In Mediterranean areas, dry deposition is a major component of the total atmospheric N input to natural habitats, particularly to forest ecosystems. An innovative approach, combining the empirical inferential method (EIM) for surface deposition of NO3- and NH4+ with stomatal uptake of NH3, HNO3 and NO2 derived from the DO3SE (Deposition of Ozone and Stomatal Exchange) model, was used to estimate total dry deposition of inorganic N air pollutants in four holm oak forests under Mediterranean conditions in Spain.

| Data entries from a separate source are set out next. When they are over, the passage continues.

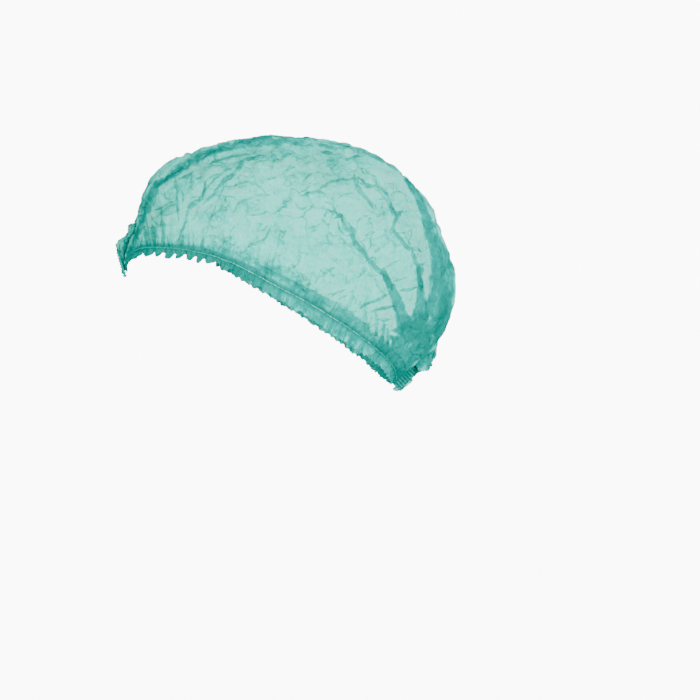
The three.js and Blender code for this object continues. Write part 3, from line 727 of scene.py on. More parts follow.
    (0.78, 0.3, 82.9, 28, 0.8, 81.4, 30, 0.8, 80.3, 33.9, 0.8),
    (0.78, 0.25, 17.4, 35.5, 1.12, 19.3, 36.7, 1.12, 21.5, 37.4, 1.12),
    (0.78, 0.25, 26.7, 30.8, 0.96, 28.5, 29.1, 0.96, 31, 28.3, 0.96),
    (0.78, 0.25, 39.2, 31.6, 1.04, 41.3, 33.2, 1.04, 43.9, 34.2, 1.04, 47.3, 35.8, 1.04),
    (0.69, 0.2, 35.3, 25.3, 0.88, 36.3, 28.1, 0.88, 38.4, 30, 0.88, 41.5, 31.9, 0.88),
    (0.69, 0.2, 46.2, 16.7, 0.96, 48.5, 19.4, 0.96, 51.7, 21, 0.96, 54.8, 22.2, 0.96),
    (0.59, 0.2, 43.1, 18.3, 0.8, 45.4, 19.4, 0.8, 47.8, 19.1, 0.8),
    (0.59, 0.2, 62.6, 30, 0.8, 65.7, 32.4, 0.8, 68.9, 34.7, 0.8),
    (1.57, 0.4, 22, 26.7, 0.8, 24.3, 24.9, 1.12, 26.7, 22.5, 1.28, 29, 20.5, 1.44),
    (0.69, 0.2, 70.4, -2.8, 0.64, 74.3, 0.3, 0.64),
    (0.59, 0.2, 50.1, 15.2, 0.72, 53.2, 17.5, 0.72, 56.4, 18.3, 0.72),
))


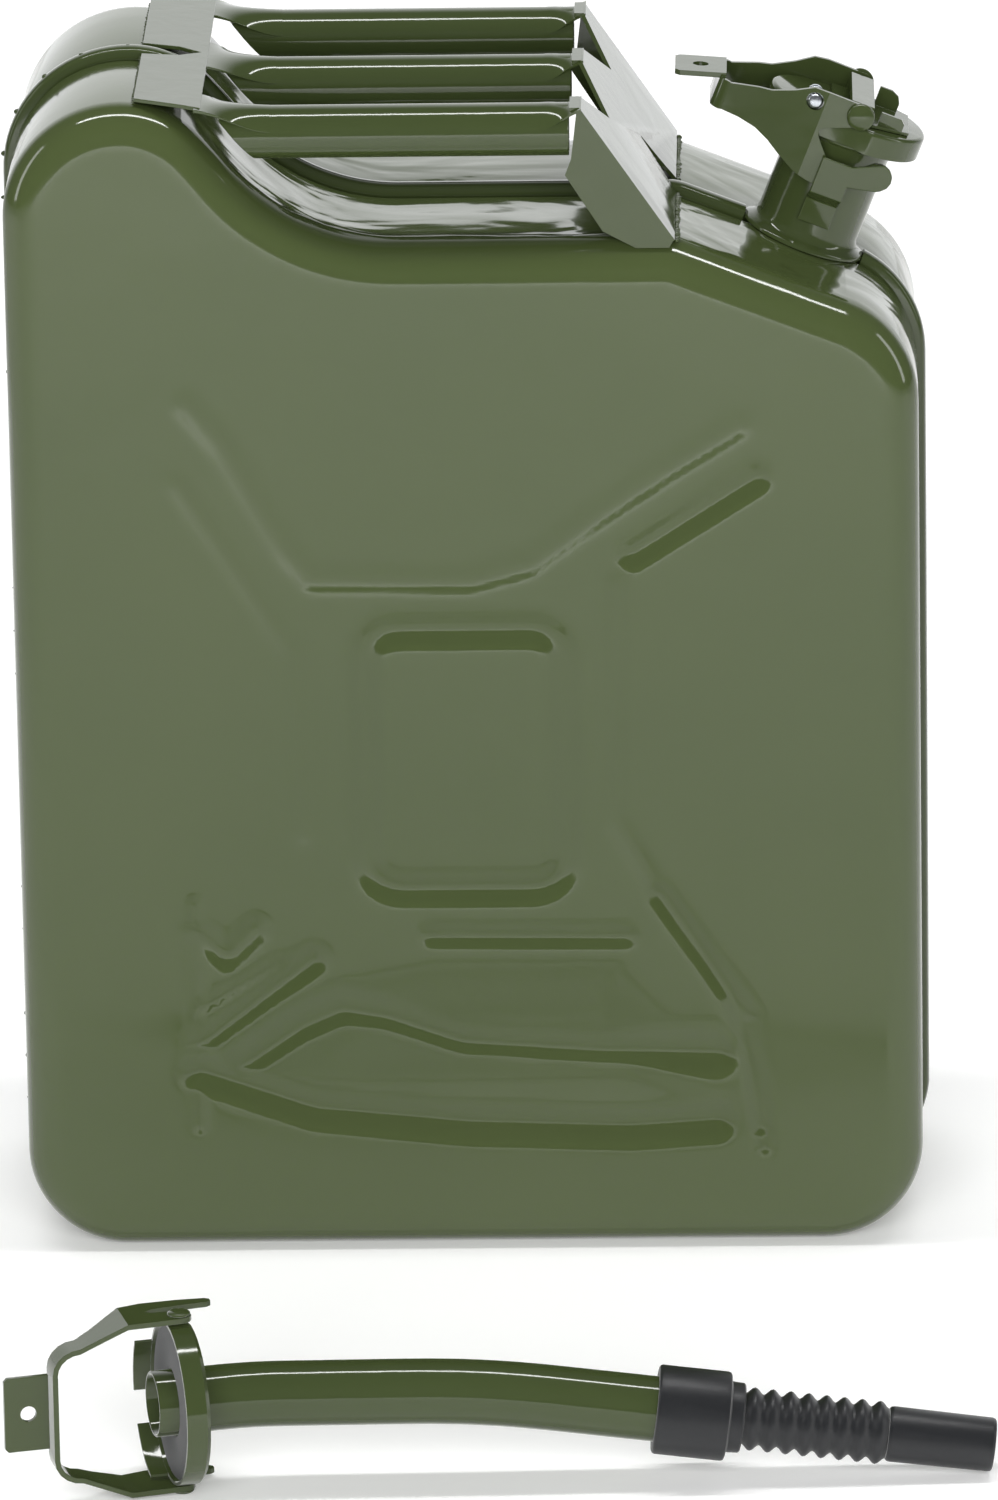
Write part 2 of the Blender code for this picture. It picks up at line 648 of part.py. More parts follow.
def lid_outline(inset):
    """Plan of the lid: round at the pouring side, narrower where it passes between the arms."""
    narrow = 22.6 - inset
    points = arc((3.0, 0), 26.4 - inset, -80, 80, 14)
    points += [(1.2 + inset, narrow)]
    points += arc((-10, 0), narrow, 90, 270, 12)
    points += [(1.2 + inset, -narrow)]
    return scaled(points)


def lid_cap():
    """Pressed lid: flat top, rounded edge and skirt, with a nose that hangs past the neck's lip."""
    bottom = LID_TOP - LID_SKIRT
    levels = [(0.0, bottom), (0.0, LID_TOP - 1.5 * MM), (1.5, LID_TOP)]
    inner = [(2.4, LID_TOP - LID_SHEET), (1.2, LID_TOP - 2.2 * MM), (1.2, bottom)]
    skin = bmesh.new()
    loops = [[skin.verts.new((x, y, z)) for x, y in lid_outline(inset)] for inset, z in levels + inner]
    count = len(loops[0])
    order = [loops[2], loops[1], loops[0], loops[5], loops[4], loops[3]]
    for first, second in zip(order, order[1:]):
        for i in range(count):
            j = (i + 1) % count
            skin.faces.new((first[i], first[j], second[j], second[i]))
    skin.faces.new(loops[2])
    skin.faces.new(loops[3])
    lid = add_object("lid_cap", skin, GREEN, lid_pivot, LID_PIVOT)
    nose = prism(scaled([(-32.5, 46.5), (-31.4, 46.5), (-30.2, 39.5), (-27.6, 36.6), (-28.6, 35.6),
                         (-31.6, 38.8)]), -8 * MM, 8 * MM)
    boolean(lid, add_tool("lid_nose_tool", nose, lid_pivot, LID_PIVOT), "UNION")
    return lid


lid_cap()

gasket = turned(scaled([(20.2, 45.4), (20.2, 52.0), (12, 52.0), (12, 46.3), (14, 45.4)]), 28)
add_object("lid_gasket", gasket, RUBBER, lid_pivot, LID_PIVOT)


def lid_bridge():
    """Saddle on the lid that carries the two rivets, with two stop ears at the pouring side."""
    foot = LID_TOP + GAP
    plate_top = foot + 1.1 * MM
    plan = scaled([(-9, -20.4), (6.5, -20.4), (22, -13), (22, 13), (6.5, 20.4), (-9, 20.4)])
    bridge = add_object("lid_bridge", prism(plan, foot, plate_top, along="Z"), GREEN, lid_pivot, LID_PIVOT)
    outer = [(-22.3, 54.2), (-22.3, 59.5), (-20.6, 61.6), (20.6, 61.6), (22.3, 59.5), (22.3, 54.2),
             (20.1, 54.2), (20.1, 59.2), (-20.1, 59.2), (-20.1, 54.2)]
    arch = bmesh.new()
    rings = [[arch.verts.new((x * MM, y * MM, z * MM)) for y, z in outer] for x in (-3.4, 5.6)]
    for i in range(len(outer)):
        j = (i + 1) % len(outer)
        arch.faces.new((rings[0][i], rings[0][j], rings[1][j], rings[1][i]))
    arch.faces.new(rings[0])
    arch.faces.new(rings[1])
    boolean(bridge, add_tool("bridge_arch_tool", arch, lid_pivot, LID_PIVOT), "UNION")
    far_ear = scaled([(8, 54.2), (17, 54.2), (17, 58.5), (15.8, 61), (13, 62.4), (8, 62.4)])
    near_ear = scaled([(9.5, 54.2), (19, 54.2), (19, 57.8), (17.5, 59.4), (9.5, 59.4)])
    for tag, shape, low in (("rear", far_ear, 11.0), ("front", near_ear, -14.6)):
        ear = prism(shape, low * MM, (low + 1.6) * MM)
        boolean(bridge, add_tool(f"bridge_ear_{tag}_tool", ear, lid_pivot, LID_PIVOT), "UNION")
    drill = turned_y([(0, -reach), (2.2 * MM, -reach), (2.2 * MM, reach), (0, reach)], 16, LID_PIVOT)
    boolean(bridge, add_tool("bridge_drill_tool", drill, lid_pivot, LID_PIVOT), "DIFFERENCE")
    return bridge


lid_bridge()


def rivet(name, side, centre, head, shank, parent, pivot, material=GREEN):
    """A domed rivet: head outside the arm, shank through it. head and shank are (radius, from, to)."""
    radius, start, stop = head
    dome = [(radius, start), (radius, start + (stop - start) * 0.45), (radius * 0.72, start + (stop - start) * 0.85),
            (0, stop)]
    profile = [(0, shank[1]), (shank[0], shank[1]), (shank[0], start)] + dome
    body = turned_y(scaled(profile), 16)
    if side < 0:
        bmesh.ops.scale(body, vec=(1, -1, 1), verts=body.verts)
    bmesh.ops.translate(body, vec=centre, verts=body.verts)
    return add_object(name, body, material, parent, pivot)


for tag, side in (("front", -1), ("rear", 1)):
    rivet(f"lid_rivet_{tag}", side, LID_PIVOT, (4.6, 25.5, 28.0), (1.95, 18.6), lid_pivot, LID_PIVOT)


# ---------------------------------------------------------------- safety pin of the closure

pin_pivot = frame_empty("lock_pin_slide", LOCK_PIN - LEVER_PIVOT, parent=lever_pivot)
pin_profile = scaled([(0, -25.0), (2.5, -24.6), (3.0, -23.6), (3.0, -20.4), (2.0, -20.4), (2.0, -11), (2.9, -11), (2.9, -9.6), (0, -9.6)])
add_object("lock_pin", turned_y(pin_profile, 16, LOCK_PIN), ZINC, pin_pivot, LOCK_PIN)


def lock_spring():
    """The light coil that pushes the pin outwards, round its shank."""
    turns = 2
    steps = 10
    coil = 2.8 * MM
    wire = 0.4 * MM
    start, stop = -16.7 * MM, -12.0 * MM
    rings = []
    total = turns * steps
    for k in range(total + 1):
        a = 2 * math.pi * k / steps
        centre = Vector((coil * math.cos(a), start + (stop - start) * k / total, coil * math.sin(a)))
        radial = Vector((math.cos(a), 0, math.sin(a)))
        ring = []
        for j in range(5):
            b = 2 * math.pi * j / 5
            ring.append(centre + radial * wire * math.cos(b) + Vector((0, wire * math.sin(b), 0)))
        rings.append(ring)
    skin = ring_loft(rings, closed=False)
    bmesh.ops.translate(skin, vec=LOCK_PIN, verts=skin.verts)
    return add_object("lock_spring", skin, SPRING_STEEL, lever_pivot, LEVER_PIVOT)


lock_spring()


# ---------------------------------------------------------------- spout

def ease(value):
    value = min(1.0, max(0.0, value))
    return value * value * (3 - 2 * value)


def spout_heading(s):
    """Direction of the spout's centre line at the station s metres from the cup's back face."""
    yaw = CUP_YAW + (TUBE_YAW - CUP_YAW) * ease((s - 4 * MM) / (34 * MM))
    pitch = -TUBE_DROP * ease((s - 70 * MM) / (70 * MM))
    flat = math.cos(pitch)
    return Vector((math.cos(yaw) * flat, math.sin(yaw) * flat, math.sin(pitch)))


STEP = 1 * MM


def spout_point(s):
    """Centre line position, walked from the cup's back face in one millimetre steps."""
    place = SPOUT_MOUTH.copy()
    walked = 0.0
    while walked < s - 1e-9:
        stride = min(STEP, s - walked)
        place += spout_heading(walked + stride / 2) * stride
        walked += stride
    return place


def spout_ring(s, radius, sides):
    centre = spout_point(s)
    forward = spout_heading(s)
    across = Vector((-forward.y, forward.x, 0)).normalized()
    up = forward.cross(-across).normalized()
    ring = []
    for k in range(sides):
        a = 2 * math.pi * k / sides
        ring.append(centre + across * radius * math.cos(a) + up * radius * math.sin(a))
    return ring


def spout_tube(name, path, sides, material):
    """Skin a closed list of (station, radius) round the centre line."""
    rings = [spout_ring(s, radius, sides) for s, radius in path]
    return add_object(name, ring_loft(rings), material)


cup_frame = frame_empty("spout_cup_frame", SPOUT_MOUTH, (0, 0, CUP_YAW))


def in_cup_frame(skin):
    """Turn a shape made about Z so that its axis runs along the cup, mouth towards -X."""
    bmesh.ops.transform(skin, matrix=Matrix.Rotation(math.radians(90), 4, "Y"), verts=skin.verts)
    return skin


cup_profile = scaled([(30.5, -9), (30.5, -1.5), (29, 0), (12.4, 0), (12.4, -1.5), (28, -1.5), (29.3, -2.6), (29.3, -9)])
cup = add_object("spout_cup", in_cup_frame(turned(cup_profile, 36)), GREEN, cup_frame)
for i, (start, stop) in enumerate(((80, 120), (8, 56))):
    claw_outer = arc((0, 0), 30.4, start, stop, 5)
    claw_inner = arc((0, 0), 29.4, stop, start, 5)
    claw = prism(scaled(claw_outer + claw_inner), -15.5 * MM, -8.5 * MM, along="Z")
    boolean(cup, add_tool(f"cup_claw_tool_{i}", in_cup_frame(claw), cup_frame), "UNION")

spout_seal = turned(scaled([(28.8, -8), (28.8, -3.2), (27.2, -1.9), (12.7, -1.9), (12.7, -8)]), 28)
add_object("spout_gasket", in_cup_frame(spout_seal), RUBBER, cup_frame)
nipple = turned(scaled([(12.1, -15), (12.1, 1.5), (10.9, 1.5), (10.9, -15)]), 20)
add_object("spout_nipple", in_cup_frame(nipple), GREEN, cup_frame)

tube_stations = [0.002 + 0.0091 * k for k in range(20)]
tube_path = [(s, TUBE_RADIUS) for s in tube_stations] + [(s, TUBE_BORE) for s in reversed(tube_stations)]
tube_end = tube_stations[-1]
spout_tube("spout_tube", tube_path, 16, GREEN)

vent_stations = [0.002 + 0.032 * k for k in range(6)]


def vent_tube():
    """The thin air tube that runs inside the spout, along its upper wall."""
    rings = []
    for radius, stations in ((2.4 * MM, vent_stations), (1.6 * MM, vent_stations[::-1])):
        for s in stations:
            forward = spout_heading(s)
            across = Vector((-forward.y, forward.x, 0)).normalized()
            up = forward.cross(-across).normalized()
            centre = spout_point(s) + up * 7.6 * MM
            ring = []
            for k in range(8):
                a = 2 * math.pi * k / 8
                ring.append(centre + across * radius * math.cos(a) + up * radius * math.sin(a))
            rings.append(ring)
    return add_object("spout_vent_tube", ring_loft(rings), ZINC)


vent_tube()

collar_path = [(COLLAR[0], 12.3), (COLLAR[0], 15.2), (COLLAR[0] + 2 * MM, 16.4), (COLLAR[1] - 7 * MM, 16.4),
               (COLLAR[1] - 5.5 * MM, 13.0), (COLLAR[1], 12.6), (COLLAR[1], 8.4), (tube_end + 1.5 * MM, 8.4),
               (tube_end + 1.5 * MM, 12.3)]
spout_tube("nozzle_collar", [(s, radius * MM) for s, radius in collar_path], 20, PLASTIC)


def bellows():
    """Ribbed flexible sleeve: eight ridges outside, a plain bore inside."""
    start, stop = BELLOWS
    pitch = (stop - start) / RIDGES
    path = [(start, 9.2 * MM)]
    for k in range(RIDGES):
        path.append((start + (k + 0.3) * pitch, 11.6 * MM))
        path.append((start + (k + 0.62) * pitch, 11.6 * MM))
        if k < RIDGES - 1:
            path.append((start + (k + 0.96) * pitch, 9.4 * MM))
    path += [(stop, 9.4 * MM), (stop, 7.4 * MM), ((start + stop) / 2, 7.4 * MM), (start, 7.4 * MM)]
    return spout_tube("nozzle_bellows", path, 14, PLASTIC)


bellows()
tip_start = BELLOWS[1] + GAP
tip_path = [(tip_start, 9.4), (tip_start + 2 * MM, 10.2), (NOZZLE_END - 2 * MM, 9.9), (NOZZLE_END, 9.2),
            (NOZZLE_END, 7.4), (tip_start, 7.4)]
spout_tube("nozzle_tip", [(s, radius * MM) for s, radius in tip_path], 20, PLASTIC)

# The spout's own lever. In this frame x runs along the cup, y points down and z away from the front.
spout_lever_frame = frame_empty("spout_lever_pivot", (-4.5 * MM, 0, 0), (math.radians(-90), 0, 0), cup_frame)
spout_arm = scaled([(-38, 5.4), (-32, 7.4), (-26, 10.6), (-20, 13.6), (-11, 15.6), (2, 15.6), (12, 14.6)]
                   + arc((12.4, 12.3), 2.3, 80, -80, 3)
                   + [(2, 9.4), (-8, 8.2), (-11.2, 6.8), (-9.6, 5.2)]
                   + arc((0, 0), 4.6, 100, -100, 7)
                   + [(-9, -5.0), (-20, -5.4), (-30, -5.2), (-38, -5.2)])
spout_fold = (3, len(spout_arm) - 3)
spout_tab = scaled([(1.4, -14.3), (1.4, 14.3), (-16.2, 14.3), (-17.5, 13.0), (-17.5, -13.0), (-16.2, -14.3)])
cam_lever("spout_lever", spout_arm, spout_fold, -47.5 * MM, (32.6 * MM, 25 * MM), (-5.2 * MM, 5.4 * MM),
          (spout_tab, 4.1 * MM, 0.0), [(0, 0, 2.3 * MM, -40 * MM, 40 * MM)], spout_lever_frame, (0, 0, 0))
for tag, side in (("lower", 1), ("upper", -1)):
    rivet(f"spout_rivet_{tag}", side, (0, 0, 0), (4.2, 33.9, 35.1), (1.95, 30.8), spout_lever_frame, (0, 0, 0))
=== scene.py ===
"""A 20 litre steel fuel can in olive gloss enamel, with its cam-lever lid shut and its pouring spout beside it."""

import json
import math

import bmesh
import bpy
import numpy as np
from mathutils import Matrix, Vector
from mathutils.geometry import delaunay_2d_cdt

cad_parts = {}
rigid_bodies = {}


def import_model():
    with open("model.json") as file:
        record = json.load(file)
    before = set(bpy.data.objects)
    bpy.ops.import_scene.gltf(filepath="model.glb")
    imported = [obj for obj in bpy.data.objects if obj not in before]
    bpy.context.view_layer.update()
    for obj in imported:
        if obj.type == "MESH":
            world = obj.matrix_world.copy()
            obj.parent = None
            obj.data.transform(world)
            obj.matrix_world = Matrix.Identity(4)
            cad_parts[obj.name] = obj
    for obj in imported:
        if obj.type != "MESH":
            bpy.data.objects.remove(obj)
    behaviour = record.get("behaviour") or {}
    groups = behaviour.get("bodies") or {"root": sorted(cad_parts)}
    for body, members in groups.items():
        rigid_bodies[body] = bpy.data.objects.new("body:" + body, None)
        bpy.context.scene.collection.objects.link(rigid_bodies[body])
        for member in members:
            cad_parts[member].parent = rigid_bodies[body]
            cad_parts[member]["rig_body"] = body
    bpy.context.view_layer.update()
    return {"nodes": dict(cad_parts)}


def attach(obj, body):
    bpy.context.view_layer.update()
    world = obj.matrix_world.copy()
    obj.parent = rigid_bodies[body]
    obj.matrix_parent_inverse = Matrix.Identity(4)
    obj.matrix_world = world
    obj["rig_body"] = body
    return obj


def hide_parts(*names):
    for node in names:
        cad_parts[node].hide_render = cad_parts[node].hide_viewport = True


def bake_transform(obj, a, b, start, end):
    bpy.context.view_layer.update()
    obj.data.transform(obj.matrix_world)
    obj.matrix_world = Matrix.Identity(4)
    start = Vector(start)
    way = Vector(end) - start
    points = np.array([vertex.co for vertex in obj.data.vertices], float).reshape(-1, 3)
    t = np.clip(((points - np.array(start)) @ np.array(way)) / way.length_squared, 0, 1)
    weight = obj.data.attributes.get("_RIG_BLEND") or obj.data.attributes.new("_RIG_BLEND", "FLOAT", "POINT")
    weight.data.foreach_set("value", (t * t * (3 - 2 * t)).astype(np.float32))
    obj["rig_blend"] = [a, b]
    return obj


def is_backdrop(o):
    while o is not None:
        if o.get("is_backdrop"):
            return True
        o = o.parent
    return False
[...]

The estimated total deposition varied among the sites and matched the geographical patterns previously found in model estimates: higher deposition was determined at the northern site (28.9 kg N ha-1 year-1) and at the northeastern sites (17.8 and 12.5 kg N ha-1 year-1) than at the central-Spain site (9.4 kg N ha-1 year-1). On average, the estimated dry deposition of atmospheric N represented 77% ± 2% of the total deposition of N, of which surface deposition of gaseous and particulate atmospheric N averaged 10.0 ± 2.9 kg N ha-1 year-1 for the four sites (58% of the total deposition), and stomatal deposition of N gases averaged 3.3 ± 0.8 kg N ha-1 year-1 (19% of the total deposition). Deposition of atmospheric inorganic N was dominated by the surface deposition of oxidized N in all the forests (means of 54% and 42% of the dry and total deposition, respectively). The relative contribution of NO2 to dry deposition averaged from 19% in the peri-urban forests to 11% in the most natural site. During the monitoring period, the empirical critical loads provisionally proposed for ecosystem protection (10-20 kg N ha-1 year-1) was exceeded in three of the four studied forests.